Firstly, it took the data to inform this conclusion from the 2015 U.S.
Transgender Survey. This survey used a cross-sectional, retrospective
self-report to gather its data. This methodology clearly indicates that it is not
suited for cause and effect conclusions, and yet Turban et al have done so. The
USTS asked two yes-or-no questions about suicide and also collected data on a
number of other themes, such as mental health diagnoses and significant social
stressors. We found ourselves wondering, OK, is the lack of
access to TGH causing the increased suicidality and by default
the increased mental health and social issues, or were the existing co-morbid
mental health and social issues the cause of increased
suicidality, as treatment for these were overlooked in exchange for TGH
interventions?
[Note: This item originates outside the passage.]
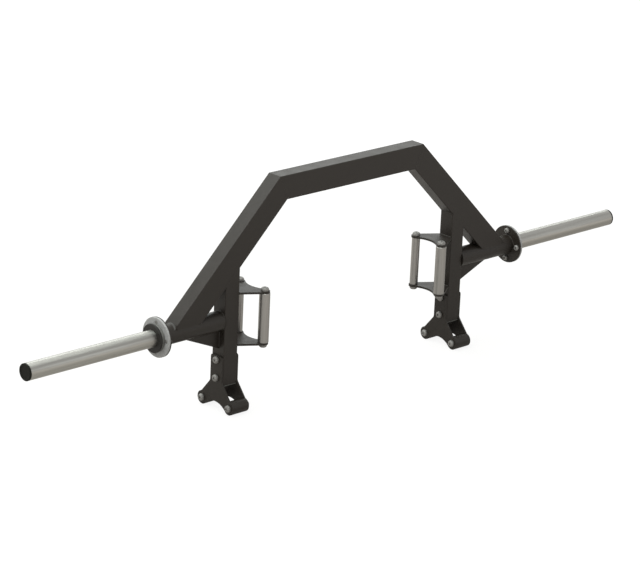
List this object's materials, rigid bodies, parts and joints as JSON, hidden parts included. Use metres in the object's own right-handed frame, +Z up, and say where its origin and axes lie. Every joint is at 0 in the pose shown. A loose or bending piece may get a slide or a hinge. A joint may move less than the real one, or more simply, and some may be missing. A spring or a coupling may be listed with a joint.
{
  "type": "open-ended trap bar",
  "caption": "Weight-lifting bar with an arched rectangular-tube frame, plate sleeves at both ends, paired grips of two diameters and bolted jack feet.",
  "frame": {"origin": "on the floor midway between the feet, under the middle of the arch", "axes": "+X along the right-hand sleeve, -Y towards the side of the thick grips, +Z up with the bar standing on its jack feet"},
  "size_m": [2.3368, 0.156, 0.67],
  "materials": {
    "frame_coating": "satin near-black powder coat on welded steel tube and plate",
    "bright_steel": "turned steel with a satin bright finish",
    "zinc_bolts": "bright zinc-plated fasteners",
    "black_ring": "black-coated steel collar",
    "black_plastic": "moulded black plastic plugs and caps",
    "bronze": "sintered bronze bearing, hidden inside the sleeve"
  },
  "bodies": {
    "frame": {"top_bar": "frame_coating", "left_diagonal": "frame_coating", "right_diagonal": "frame_coating", "left_post": "frame_coating", "right_post": "frame_coating", "left_post_plug": "black_plastic", "right_post_plug": "black_plastic", "left_pipe": "frame_coating", "right_pipe": "frame_coating", "left_gusset": "frame_coating", "right_gusset": "frame_coating", "left_frame_flange": "frame_coating", "right_frame_flange": "frame_coating", "left_flange_bolts": "zinc_bolts", "right_flange_bolts": "zinc_bolts", "left_upper_fork": "frame_coating", "left_lower_fork": "frame_coating", "right_upper_fork": "frame_coating", "right_lower_fork": "frame_coating", "left_thick_grip": "bright_steel", "left_thin_grip": "bright_steel", "right_thick_grip": "bright_steel", "right_thin_grip": "bright_steel", "left_grip_bolts": "zinc_bolts", "right_grip_bolts": "zinc_bolts", "left_outer_foot_plate": "frame_coating", "left_inner_foot_plate": "frame_coating", "right_outer_foot_plate": "frame_coating", "right_inner_foot_plate": "frame_coating", "left_foot_tubes": "frame_coating", "right_foot_tubes": "frame_coating", "left_foot_bolts": "zinc_bolts", "right_foot_bolts": "zinc_bolts", "left_foot_nuts": "zinc_bolts", "right_foot_nuts": "zinc_bolts", "left_sleeve_flange": "bright_steel", "right_sleeve_flange": "bright_steel", "left_spindle": "bright_steel", "right_spindle": "bright_steel", "left_thrust_washer": "bronze", "right_thrust_washer": "bronze", "left_keeper_washer": "zinc_bolts", "right_keeper_washer": "zinc_bolts", "left_end_bolt": "zinc_bolts", "right_end_bolt": "zinc_bolts"},
    "left_sleeve_unit": {"left_sleeve": "bright_steel", "left_stop_collar": "bright_steel", "left_stop_ring": "black_ring", "left_bushes": "bronze", "left_end_cap": "black_plastic"},
    "right_sleeve_unit": {"right_sleeve": "bright_steel", "right_stop_collar": "bright_steel", "right_stop_ring": "black_ring", "right_bushes": "bronze", "right_end_cap": "black_plastic"}
  },
  "joints": [
    {"name": "left_sleeve_spin", "type": "hinge", "parent": "frame", "child": "left_sleeve_unit", "pos_m": [-0.9439, 0, 0.27], "axis": [-1, 0, 0], "continuous": true},
    {"name": "right_sleeve_spin", "type": "hinge", "parent": "frame", "child": "right_sleeve_unit", "pos_m": [0.9439, 0, 0.27], "axis": [1, 0, 0], "continuous": true}
  ]
}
This is called ‘Diagnostic Overshadowing’ (17, 18).
The Dutch Protocol research
ensured that all their subjects had no existing mental health or significant
social issues upon entry to their clinical trial. Also, there were no concerns
with suicidality with this cohort, bearing in mind that the significant
majority of these clients in their later teens/early adulthood went on to
re-identify as their sex of birth. The Appleby report, which was run before and
after the cessation of puberty blockers at the Tavistock Clinic in the UK,
examined the data of approximately 15,000 clients and showed there was no
significant difference in suicide pre and post TGH. Lastly, the Gold Standard
in transgender research, the Cass Review, as well as other researchers I have
included, agree with the above opinion that delayed access to TGH does not increase
rates of suicide. Dr Hilary Cass, who has made an exhaustive evaluation of
current transgender research, went on to state that the significant majority of gender
research was of disappointingly poor quality and was ideologically rather than
scientifically based. Perhaps this describes the quality of the Turban et al
study and the reason behind their cause-and-effect conclusion?
So which narrative does the data best suit? It seems that being transgender and experiencing GD per se do not make you more likely to commit suicide. Therefore, delaying or withholding TGH does not increase the chance of suicide. The co-morbid mental illnesses and significant social stressors that are common in this population do show an associated increased risk of suicidality. The affirmation model leads to less psychiatric therapy and psycho-social support to help treat these issues. Therefore, it seems safer to say that delaying or withholding TGH so that psychiatric and psycho-social therapy can be offered leads to decreased suicidality. And as many transgender young people return to identify with their sex of birth in later teens/early adulthood, their GD may self-resolve.